Here’s a look at the different types of credit cards available in the market today.

Standard credit cards

Standard credit cards are the most common, and are readily available from most banks. They are unsecured cards, which means the user does not have to pay cash collateral to the card issuer. The way the annual percentage rate is calculated for these credit cards can vary. Here are some examples:

  • Balance transfer card: Allows an individual to transfer a higher-interest credit card balance onto a card with a lower rate. It is meant for cardholders who already have a lot of credit card debt. Balance transfer cards usually have a period of time that is interest-free, and there is typically a one-time balance transfer fee of up to 5 percent.
  • Low- or no-interest card: Offers an introductory annual percentage rate (APR) that is either very low or zero interest.
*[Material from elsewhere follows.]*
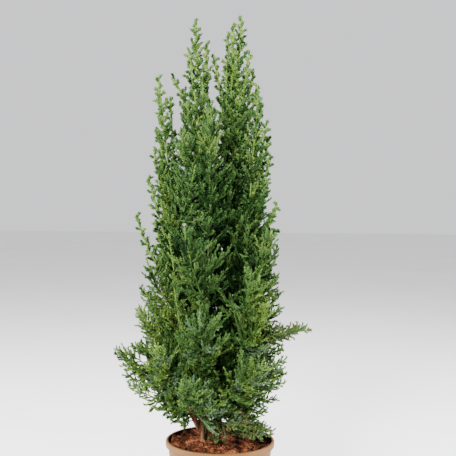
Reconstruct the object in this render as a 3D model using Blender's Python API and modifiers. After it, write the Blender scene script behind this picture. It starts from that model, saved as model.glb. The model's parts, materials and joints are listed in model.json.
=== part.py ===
"""Young Lawson cypress in a round nursery pot: upright stems from one foot, clothed in feathery plumes.

Metres, +Z up. The origin is under the middle of the pot, on the surface that it stands on.
X runs to the right of the plant's face and Y to its back. The plant is grown by rule: stems and
boughs leave the trunk, plumes leave the stems, and each plume carries toothed sprays in a spiral.
A plume keeps to its own cell, the space that is nearer to its stem than to any other plume's.
"""

import math
import random

import bmesh
import bpy
import numpy as np
from mathutils import Matrix, Vector, noise

# Pot, turned about Z
POT_HEIGHT = 0.126
RIM_RADIUS = 0.064
RIM_DEPTH = 0.0070
RIM_LIP = 0.0022
FOOT_RADIUS = 0.047
WALL = 0.0014
FLOOR_THICKNESS = 0.0022
DRAIN_COUNT = 6
DRAIN_RADIUS = 0.0042
DRAIN_CIRCLE = 0.034
TURN_STEPS = 32

# Peat, which fills the pot and swells up to the trunk
SOIL_EDGE_HEIGHT = 0.1150
SOIL_FOOT_HEIGHT = 0.1220
SOIL_ROUGHNESS = 0.0022
SOIL_DROP = 0.9
SOIL_FALL_POWER = 0.9
FOOT_SHIFT = 1.35
SOIL_RINGS = (0.94, 0.84, 0.70, 0.55, 0.40, 0.26)
LUMPS_PER_METRE = 95
LUMP_LEVEL = 0.55
FOOT_FLAT = 0.012
CLEARANCE = 0.0003

# Trunk: the places that it passes, from the flat cut on the peat to the start of its leading plume
TRUNK_PATH = (
    (-0.0180, 0.004, SOIL_FOOT_HEIGHT + CLEARANCE),
    (-0.0183, 0.004, 0.131),
    (-0.0225, 0.004, 0.155),
    (-0.0190, 0.003, 0.250),
    (-0.0160, 0.002, 0.360),
    (-0.0180, 0.003, 0.440),
    (-0.0230, 0.004, 0.485),
)
TRUNK_TIP = (-0.036, 0.006, 0.619)
FLARE_RADIUS = 0.0078
TRUNK_RADIUS = 0.0048
FLARE_HEIGHT = 0.007
FOOT_STEP = 0.0025
LIMB_END_RADIUS = 0.0012
TAPER_POWER = 0.8
TRUNK_POINTS = 15

# Stems: name, what they fork from, height of the fork, tip of their leading plume, early share of their
# spread, and length and half-width of the leading plume
STEMS = (
    ("left", "trunk", 0.1305, (-0.0765, -0.010, 0.552), 0.30, 0.165, 0.020),
    ("right", "trunk", 0.146, (0.021, 0.002, 0.621), 0.46, 0.170, 0.024),
    ("back_left", "trunk", 0.158, (-0.0466, 0.044, 0.544), 0.55, 0.180, 0.026),
    ("front", "trunk", 0.182, (-0.013, -0.036, 0.520), 0.62, 0.190, 0.029),
    ("far_right", "right", 0.205, (0.041, -0.010, 0.534), 0.55, 0.165, 0.024),
    ("back_right", "right", 0.185, (0.014, 0.050, 0.578), 0.60, 0.200, 0.028),
)
STEM_RADIUS = 0.0034
STEM_SHARE_OF_PARENT = 0.85
STEM_POINTS = 10
STEM_SPACING_POWER = 1.6
SPREAD_HEIGHT = 0.016
SPREAD_POWER = 1.25
TRUNK_PLUME_WIDTH = 0.021

# Boughs: name, limb, height where they leave it, their end, and tip and half-width of the plume beyond it
BOUGHS = (
    ("low_left", "left", 0.172, (-0.071, -0.008, 0.200), (-0.123, -0.012, 0.233), 0.024),
    ("low_right", "right", 0.170, (0.032, -0.006, 0.184), (0.072, -0.010, 0.213), 0.022),
    ("side_right", "far_right", 0.228, (0.046, -0.017, 0.244), (0.102, -0.024, 0.259), 0.013),
    ("low_back", "back_left", 0.186, (-0.024, 0.048, 0.198), (-0.018, 0.092, 0.222), 0.026),
    ("low_front", "trunk", 0.170, (-0.026, -0.038, 0.182), (-0.034, -0.080, 0.204), 0.026),
)
BOUGH_RADIUS = 0.0022
BOUGH_SHARE_OF_PARENT = 0.8
BOUGH_POINTS = 7
BOUGH_BEND = (0.60, 0.35)
PLUME_BEND = (0.60, 0.30)
UPPER_BEND = (0.30, 0.50)

# Plumes out of the ring order: name, limb, height where they leave it, tip, half-width
STRAYS = (
    ("foot_left", "left", 0.166, (-0.107, -0.022, 0.196), 0.018),
    ("foot_right", "trunk", 0.137, (0.050, -0.014, 0.140), 0.012),
    ("under_right", "right", 0.160, (0.046, 0.008, 0.163), 0.020),
    ("edge_left", "left", 0.232, (-0.098, -0.004, 0.282), 0.024),
    ("thin_left", "left", 0.300, (-0.100, -0.004, 0.391), 0.010),
    ("upper_left", "trunk", 0.458, (-0.059, 0.004, 0.552), 0.012),
    ("upper_middle", "right", 0.444, (-0.0115, 0.010, 0.578), 0.012),
    ("upper_right", "right", 0.446, (0.031, -0.012, 0.578), 0.013),
)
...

It is good for someone with little or no experience with credit cards because it allows them to get used to paying off their balance each month. One should read the terms carefully, however, because the interest rate can skyrocket once the introductory rate ends.

Rewards cards

Reward credit cards give users incentives for using the cards. They can earn points for purchases that can be redeemed for various rewards. Reward cards typically require an applicant to have a better-than-average credit score for approval. Here are a few examples of credit cards with rewards programs.
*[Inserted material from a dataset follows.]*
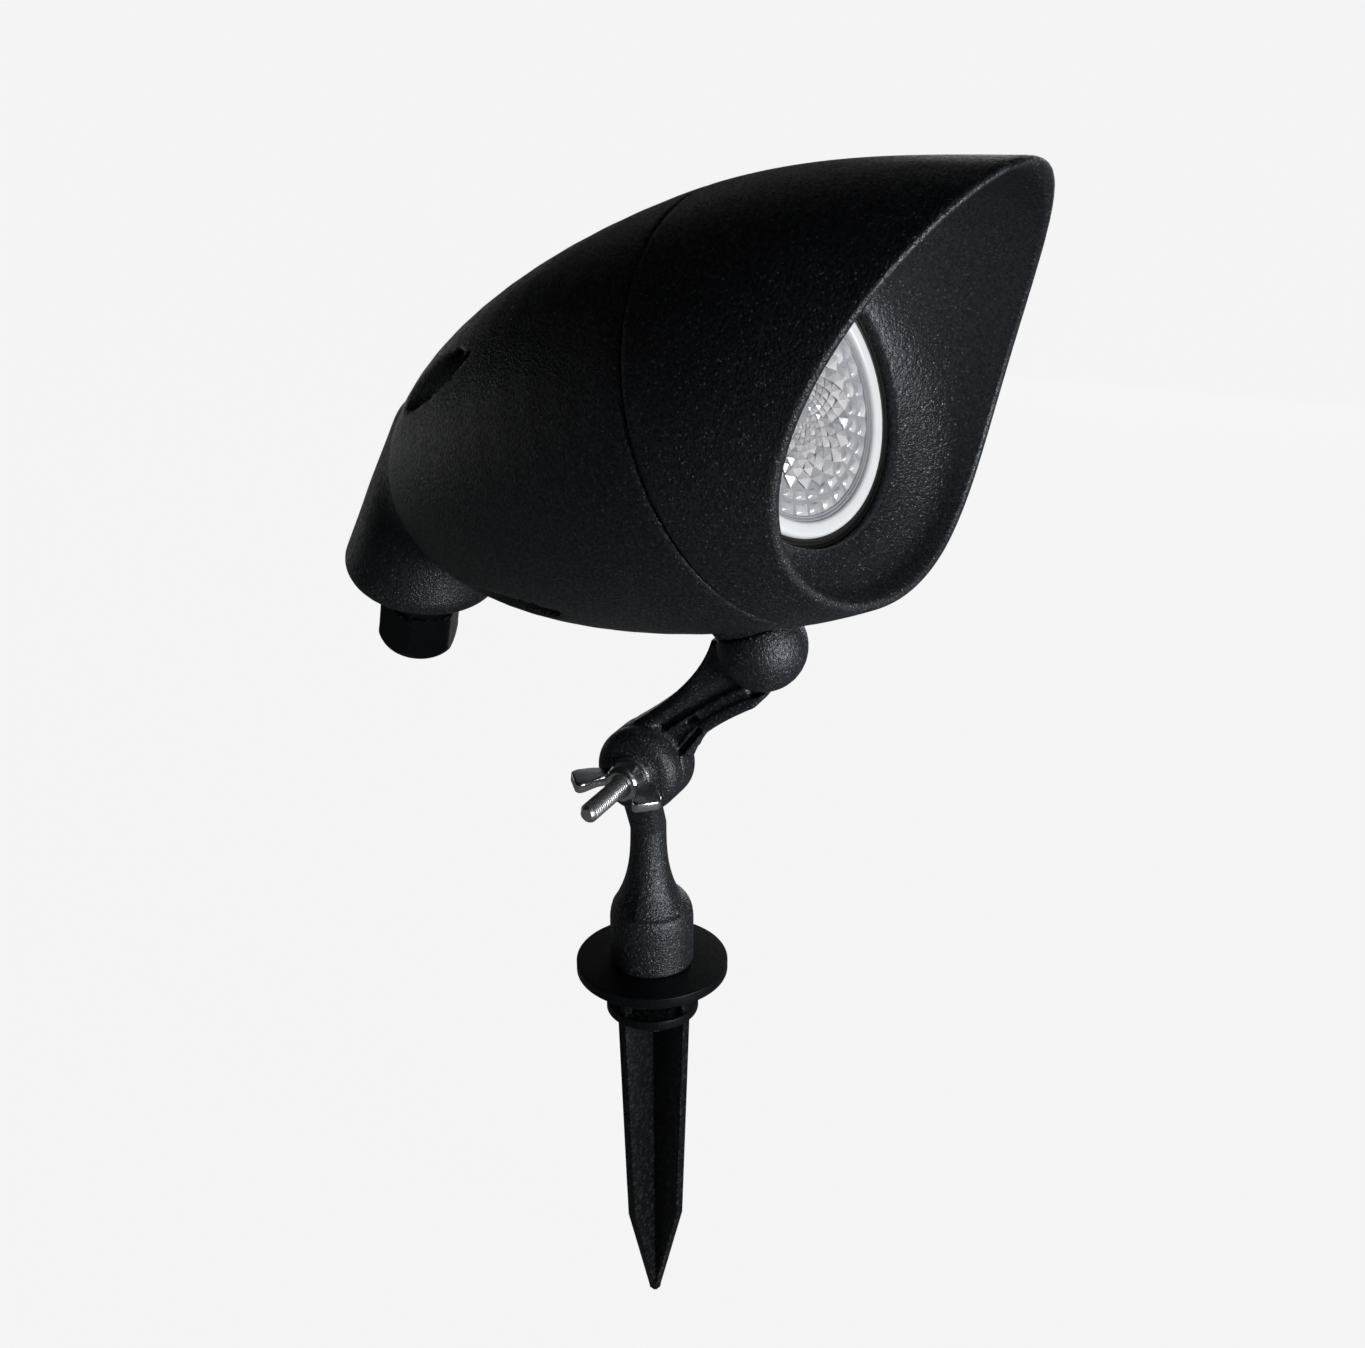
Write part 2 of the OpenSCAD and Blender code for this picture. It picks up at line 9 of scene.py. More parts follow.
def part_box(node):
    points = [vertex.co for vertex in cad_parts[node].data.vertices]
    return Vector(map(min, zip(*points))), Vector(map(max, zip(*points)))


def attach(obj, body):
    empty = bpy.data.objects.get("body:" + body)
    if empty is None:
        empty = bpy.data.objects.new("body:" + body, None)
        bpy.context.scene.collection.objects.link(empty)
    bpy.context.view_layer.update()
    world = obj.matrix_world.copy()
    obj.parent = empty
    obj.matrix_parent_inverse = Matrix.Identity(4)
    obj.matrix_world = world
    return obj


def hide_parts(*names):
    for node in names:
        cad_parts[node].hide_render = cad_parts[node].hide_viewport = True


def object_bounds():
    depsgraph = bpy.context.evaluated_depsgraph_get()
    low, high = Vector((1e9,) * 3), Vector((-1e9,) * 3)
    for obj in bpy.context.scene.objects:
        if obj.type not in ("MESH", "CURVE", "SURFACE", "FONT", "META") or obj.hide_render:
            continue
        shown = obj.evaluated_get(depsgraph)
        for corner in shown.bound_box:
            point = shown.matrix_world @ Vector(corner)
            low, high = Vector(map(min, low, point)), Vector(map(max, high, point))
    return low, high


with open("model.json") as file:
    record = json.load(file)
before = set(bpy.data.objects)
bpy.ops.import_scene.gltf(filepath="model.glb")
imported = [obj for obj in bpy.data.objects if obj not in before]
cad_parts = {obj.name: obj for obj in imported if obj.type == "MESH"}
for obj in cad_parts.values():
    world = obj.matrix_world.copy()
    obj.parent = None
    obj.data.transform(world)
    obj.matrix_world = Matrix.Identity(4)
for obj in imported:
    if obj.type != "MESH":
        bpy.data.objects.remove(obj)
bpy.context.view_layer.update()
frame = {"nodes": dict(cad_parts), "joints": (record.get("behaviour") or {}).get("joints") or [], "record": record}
record = frame["record"]
joints = {j["name"]: j for j in frame["joints"]}
mm = 0.001


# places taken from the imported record

def placeOf(origin, zAxis, yAxis):
    z = Vector(zAxis).normalized()
    y = (Vector(yAxis) - z * z.dot(Vector(yAxis))).normalized()
    x = y.cross(z)
    m = Matrix((x, y, z)).transposed().to_4x4()
    m.translation = Vector(origin)
    return m


beam = joints["lamp_twist"]
swivel = joints["head_swivel"]
inlet = joints["gland_nut_turn"]
elbow = joints["elbow"]
headPlace = placeOf(beam["pos_m"], beam["axis"], swivel["axis"])
glandPlace = placeOf(inlet["pos_m"], inlet["axis"], (1, 0, 0))
boltPlace = placeOf(elbow["pos_m"], (-1, 0, 0), (0, 1, 0))   # z points out of the wing nut's side
lampFront = 3.5   # how far the lamp stands before the seam of the head, in millimetres
lampPlace = headPlace @ Matrix.Translation((0, 0, lampFront * mm))


# mesh helpers

def addObject(name, mesh):
    piece = bpy.data.objects.new(name, mesh)
    bpy.context.scene.collection.objects.link(piece)
    return piece


def smoothShade(mesh, angle=35):
    mesh.shade_smooth()
    mesh.set_sharp_from_angle(angle=math.radians(angle))


def evaluatedMesh(piece):
    # the piece's mesh with its modifiers applied, which are then taken off
    mesh = bpy.data.meshes.new_from_object(piece.evaluated_get(bpy.context.evaluated_depsgraph_get()))
    piece.modifiers.clear()
    return mesh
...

  • Cash-back card: Offers cash rewards for using the card. Most cash-back credit cards earn about 1 percent on all purchases. Some cards offer a higher percentage for specific purchases such as groceries and gas. This is a good option for people who use their card for everyday purchases and make timely payments.
  • Hotel or travel rewards card: Offers people rewards for staying at certain hotels or flying with specific airlines. As users accumulate points, their flights and stays can be upgraded, discounted or even provided free of charge. This is a good option for people who travel a lot. The cards usually have an annual fee, too, so they are not a good choice for people who don’t travel much.
  • Retail rewards card: Offers rewards for purchases at certain retail stores. Customers can use these rewards to get discounted items from the retailer. Everyday purchases with these cards usually earn fewer rewards. Interest rates can be high, and the rewards program is limited. Retail rewards credit cards are good for someone who is loyal to a specific brand or who regularly shops with one retailer.

Secured cards

Secured cards are usually for people with bad credit or those who have never had a credit card and are trying to establish credit. Secured credit cards require cash collateral from the user, typically an amount that is equal to or greater than the credit limit. Used properly, a secured card can help a consumer raise their credit score and eventually move on to an unsecured card.

Specialty cards

Specialty credit cards are for people with unique needs, such as students and business professionals. These credit card programs are offered through partnerships, affiliations and major retailers.